Beginning with the online sale of Cricket Books and Works on Paper, this specialist sale dedicated to the game of cricket contains 83 lots headlined by three of John Wisden’s Cricketers’ Almanack, a publication the professional cricketer launched the year after he retired in 1863. Lots 80-82 are single years of Wisden’s Almanack—1896 (estimated £15,000 to £20,000), 1869 (estimated £10,000 to £15,000), and 1916 (estimated £5,000 to £6,000). These are evidently big deals in the cricketing world. An additional highlight of the sale is a complete run of Cricket Scores and Biographies of Celebrated Cricketers, vols. 1 through 16, and dating from 1862 to 2003. The set is estimated £750 to £1,000 as lot 34.

Online sales often are made online-only because of a smaller scope and/or lower overall estimates (they are after all cheaper than putting on a full-fledged live auction), but Forum’s second book sale of July, Fine Books, Manuscripts and Works on Paper, is deservedly a live sale. Topping the estimates for the 475-lot sale are four lots from varying combinations of the Brontë sisters. Lot 335, estimated £60,000 to £80,000 is a three-volume set of 1847 first editions of Emily and Anne Brontë’s first novels, Wuthering Heights and Agnes Grey respectively. A stated two hundred and fifty copies were printed of these first editions, and Wuthering Heights is Emily Brontë’s only published novel as she died the following year.

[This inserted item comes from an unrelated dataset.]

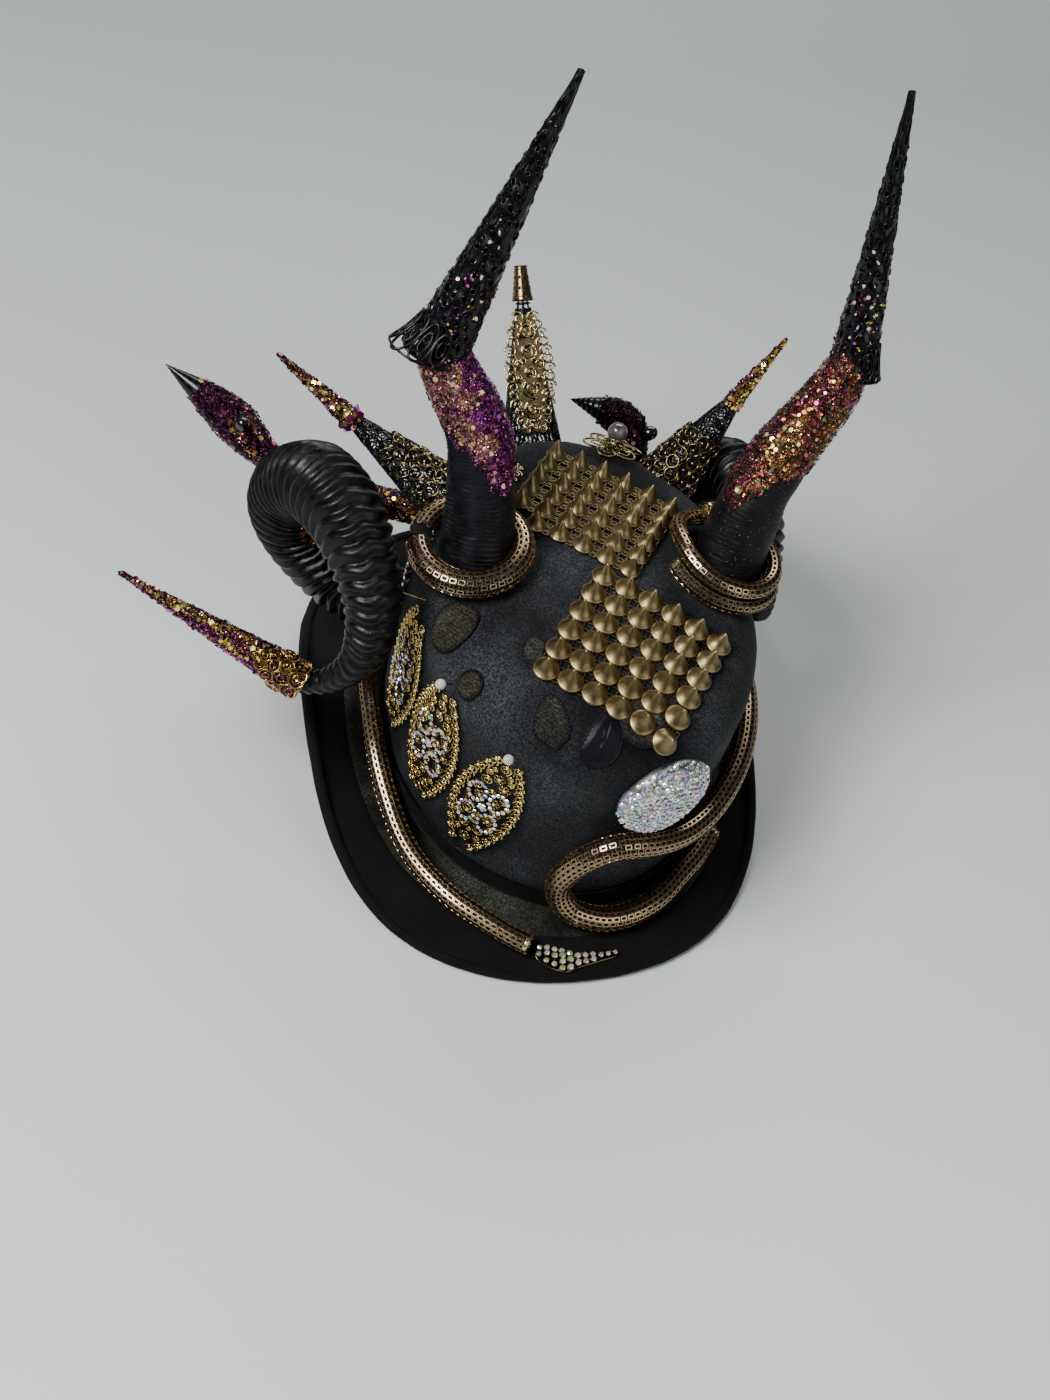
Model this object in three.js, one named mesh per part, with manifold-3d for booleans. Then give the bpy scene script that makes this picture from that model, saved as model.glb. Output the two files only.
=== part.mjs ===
// Top hat headpiece. Millimetres, +Z up, the front of the hat faces -Y.
// Left and right are as seen from the front: left is -X.
// The pieces are laid out round the hat's own axis, on the line where crown and brim meet (z = 0),
// and the finished group is then moved to stand centred over its origin on the floor.
import * as THREE from 'three';
import { mergeVertices } from 'three/addons/utils/BufferGeometryUtils.js';
import Module from 'manifold-3d';

const wasm = await Module();
wasm.setup();

// ---------------------------------------------------------------- driving dimensions

const GAP = 0.3; // between pieces that touch
const FACET = 0.25; // allowed for the chords of a piece laid on the crown
const SEAT = GAP + FACET; // clearance of a piece laid on the crown

const CROWN = { halfWidth: 83, halfLength: 102, wall: 97.7, shoulder: 26, shoulderTurn: 78, cloth: 2.2 };
const BRIM = { width: 41, felt: 2.6, edge: 2.7, low: -5.5, sideRise: 20.5, flatTo: 38, flat: 2.2 };
const BAND = { height: 13, cloth: 1.1 };
const FLOOR = BRIM.low - BRIM.edge;

const ROUND = 32; // segments round the crown, band and brim
const STUD = { height: 9.5, web: 1, turn: -34.5, waist: 0.36, hem: 0.12 };
const MESH_CHAIN = { thin: 5, thick: 6.2 }; // radii
const FILIGREE = 1.2; // thickness of pressed filigree

// ---------------------------------------------------------------- finishes

const finish = (color, roughness, metalness) => new THREE.MeshStandardMaterial({ color, roughness, metalness });
const FINISH = {
  cloth: finish(0x1b1d22, 0.9, 0),
  velvet: finish(0x0c0c0f, 0.95, 0),
  satin: finish(0x0b0b0d, 0.45, 0),
  cord: finish(0x101014, 0.6, 0.1),
  resin: finish(0x0a0b0d, 0.35, 0),
  glitter: finish(0x8a3a74, 0.35, 0.6),
  darkMetal: finish(0x0d0d0f, 0.4, 0.8),
  gold: finish(0xb8923e, 0.35, 1),
  brass: finish(0x8f6d2f, 0.35, 1),
  bronze: finish(0x8a6548, 0.35, 1),
  crystal: finish(0xd8dcf0, 0.1, 0.2),
  pearl: finish(0xf2f0ea, 0.25, 0),
};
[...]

Perhaps the most valuable single volume in the sale, lot 330, belongs to all three Brontë sisters, who in 1846 published their Poems, a collection of 61 poems, under their pseudonyms of Currer, Ellis and Acton Bell (Charlotte, Emily, and Anne, respectively). The copy here is the first issue of the first edition of the first publication by any of the Brontës. The rarity of the book in this state is impressive: a thousand were printed by Aylott & Jones in 1846, but only two sold. Thirty-seven copies were given away to authors whom the sisters admired (and assumedly to friends and family as well), leaving 961 copies unsold. These remaining copies were purchased by the publishers Smith & Elder, who decided to reissue the work in 1848 under their name with a new title page and rebound in a green harp binding, meaning that only 39 copies of the first issue ever existed. The following lot, 331, is the Smith & Elder edition in its intermediate state—it has the green harp binding, but still bears the Aylott & Jones title page (Forum states these copies appear this way either due to binder neglect or because the Smith & Elder title page ran out)—which is also quite rare in itself. The original first issue of Poems is estimated £30,000 to £40,000, while the intermediate state in the 1848 binding is estimated £15,000 to £20,000. Adding to the value of the Aylott & Jones issue is an autograph letter signed by Charlotte Brontë addressed to the publishers discussing Poems.

Pre-dating the Brontë material by more than three centuries are two significant lots totally unrelated to one another. Claudius Galenus, also called Galen, was dubbed the “most famous physician of the Greco-Roman world whose writings have survived” by the Cambridge University Press. Lot 183 is Galen’s Opera [actual title in Greek] printed by the Aldine Press in 1525. Five folio volumes make the publication “one of the ‘biggest’ books printed” by the printers, and it is also one of the rarest of all Aldine editions with Forum stating that only two or three complete sets having been sold in the last 30 years. The set’s rarity is greatly increased by the fact that it had just a single first and last run. It is estimated £25,000 to £35,000.

The other 16th century highlight narrowly misses the cut for the incunabula descriptor. Printed in Basel in 1501 by Jacobus Wolff de Pforzheim, lot 167 is a rare illustrated edition of Aesop, which is also a first edition of Sebastian Brant’s additional 140 fables. The woodcut illustrations accompanying Brant’s works are described as “richer and more sophisticated than the rather naïve illustrations to the first part, which were based on Zainer’s cuts for the first illustrated edition” printed in Ulm around 1476. Estimated £15,000 to £20,000, Aesop’s Esopi appologi sive mythologi cum quibusdam carminum et fabularum additionibus Sebastiani Brant is a handsome folio and an early edition of one of the most famous storytellers ever.

Forum Auctions’ online sale of Cricket Books and Works on Paper is active now and ends Wednesday, July 5th, and their traditional sale of Fine Books, Manuscripts and Works on Paper is scheduled for Monday, July 10th at 10:30 am British Standard Time. Both of the preceding links lead to the respective online catalogs where registration for bidding can be done. Also, don’t forget about two more online sales later in the month, Libri Antichi e Rari ending July 13th and Books and Works on Paper ending July 20th.